Thursday, September 20, 2012

An American at Sea in Viet Nam

A Dangerous Friend

A Dangerous Friend by Ward Just


"I believe that history never repeats itself in any way that we can observe. Certainly the comparison between Vietnam and Kosovo seems to me nonsensical . . . There's not anything like the kind of commitment and dedication -- wrongheaded as it may have turned out to be, but it was real commitment and real dedication among the soldiers and civilians in Vietnam -- to defeat the Reds. . . . I don't see anything like that level of commitment here." -- Ward Just, in an interview, (April 27, 1999)

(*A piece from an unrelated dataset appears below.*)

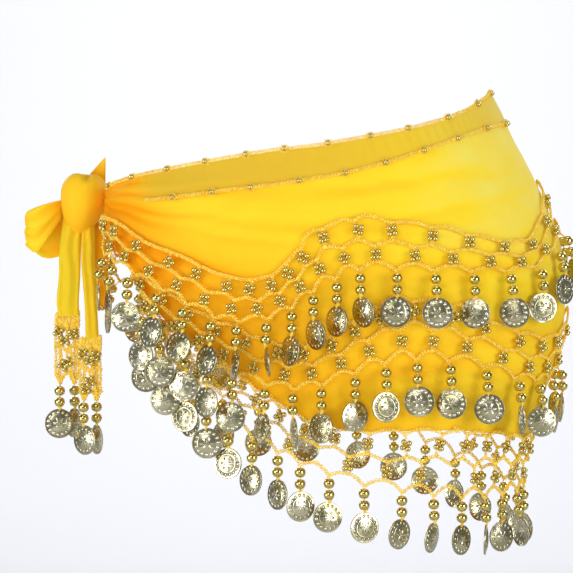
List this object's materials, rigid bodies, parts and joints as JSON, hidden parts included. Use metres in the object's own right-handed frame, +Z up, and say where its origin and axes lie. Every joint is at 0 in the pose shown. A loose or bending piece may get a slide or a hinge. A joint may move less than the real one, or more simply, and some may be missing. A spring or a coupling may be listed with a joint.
{
  "type": "belly dance hip scarf",
  "caption": "Gathered chiffon hip scarf tied at one side, with tiers of beaded net and hanging coins, in the open round form that it has when worn.",
  "frame": {"origin": "centre of the waist opening, level with the middle of the waist edge, where the wearer's hips hold the scarf", "axes": "+X away from the knot, to the high side of the scarf; -Y to the front; +Z up"},
  "size_m": [0.4155, 0.2632, 0.3466],
  "materials": {
    "chiffon": "thin gathered chiffon, bright yellow",
    "crochet_thread": "crocheted thread, light yellow",
    "gold": "pale antique gold beads and coins on yellow thread"
  },
  "bodies": {
    "root": {"cloth_front": "chiffon", "cloth_back": "chiffon", "knot": "chiffon", "knot_tip": "chiffon", "bow_loop": "chiffon", "tail_1": "chiffon", "tail_2": "chiffon", "tail_3": "chiffon", "waist_chain_front": "crochet_thread", "waist_chain_back": "crochet_thread", "fold_chain_front": "crochet_thread", "fold_chain_back": "crochet_thread", "tier1_net_front": "gold", "tier1_net_back": "gold", "tier2_net_front": "gold", "tier2_net_back": "gold", "tier3_net_front_1": "gold", "tier3_net_front_2": "gold", "tier3_net_front_3": "gold", "tier3_net_front_4": "gold", "tier3_net_back_1": "gold", "tier3_net_back_2": "gold", "tier3_net_back_3": "gold", "tail_net_1": "gold", "tail_net_2": "gold"}
  },
  "joints": []
}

Though Ward Just has distinguished himself as a journalist, he has also produced an impressive body of fiction. As a novelist, he has been compared favorably with Ernest Hemingway. Much of his work centers around war—portrayed by the keen eye of a newsman—as is often true of Hemingway; however, his characters and their settings would be out of place in most Hemingway-like fiction due to their affluence and jaded sophistication. The primary criticism of Just's work is that his action is slow and plodding. Although his characters are articulate and witty, they often do just sit and talk, especially in his novel of Washington during Vietnam, In the City of Fear.
Just's unnamed narrator (a device reminiscent of Conrad) insists that in describing Sydney Parade's experiences he is not telling a war story, and indeed  A Dangerous Friend  contains little violence. Menace is conveyed through glimpses of Vietcong guerrillas moving at night on black bicycles, of an American officer alone in a Vietnamese village, of blood on the sleeve of a suit. Battle scenes are described obliquely through rumors and field reports discussed around conference tables, their effects hinted at on slips of paper passed anonymously in exclusive Saigon restaurants. Just has a veteran war reporter's eye for the telling detail -- light from phosphorus flares ''so fierce you could see it with closed eyelids'' -- and a reporter's skepticism about his Government's stated objectives. his central character retraces the route his Western predecessors took, stopping in Paris on the way to Saigon, Just begins to establish a convincing allegorical dimension to the novel. We learned from the French, he seems to suggest -- and, then again, we didn't. To young political scientists like Sydney, the success of the Vietcong defies military and political logic: ''We had so much and they had so little; our 19-year-olds were supported by an arsenal beyond the imagination of the guerrillas facing them.''

In A Dangerous Friend, Just pictured America on the brink of full commitment to the Vietnam War in 1965. Through the eyes of a misguided civil servant, the book superficially depicts with a bit of hindsight the nation's descent down the slippery slope to folly. The plot eventually turns on the fate of a captured American captain who is also the nephew of a Congressman. The captain was last seen in the Xuan Loc sector near Plantation Louvet, which is managed by a Frenchman named Claude Armand and his American-born wife, Dede. The Armands are living a premodern idyll in an ''ambiance reminiscent of Winnetka, if Winnetka were tropical.'' They have little sympathy for the Americans and want desperately to remain neutral, but the Llewellyn Group has other plans. The ultimate result of this episode does not reflect well on the Americans.
As in his previous novels (the National Book Award finalist ''Echo House'' foremost among them), Just uses a somewhat complex network of imagery that leads the reader to see the tragedy of Vietnam in ways that throw into high relief the conflicted array of Vietnamese, French and American interests. The most graphic metaphors include a torture victim and the stillborn Vietnamese children of French and American parents. More subtle is the Panama hat that comes to represent not only the country's climate but the customs and dreams of the Vietnamese, as filtered through the lives of a Vietnamese woman and her American husband, a member of the Llewellyn Group who, in the view of his colleagues, ''had lived in Vietnam for too long and had lost perspective.'' Though his prose occasionally betrays a reporter's fact-laden unwieldiness and a weakness for cliches, he succeeds in evoking the dense, tactile weave of life in country circa 1965. But the author, in spite of the complexity of the novel, is always clear where his sympathy lies. Not only the episode of the downed flyer, but the whole structure of the novel is set up to support a view that is dependent on retrospective knowledge that no one, least of all the Americans involved, could have had at the time. This left me with the feeling that this novel, while well written, had a facile plot that weakened the book's message.

A Dangerous Friend by Ward Just. Houghton Mifflin Company, 1999.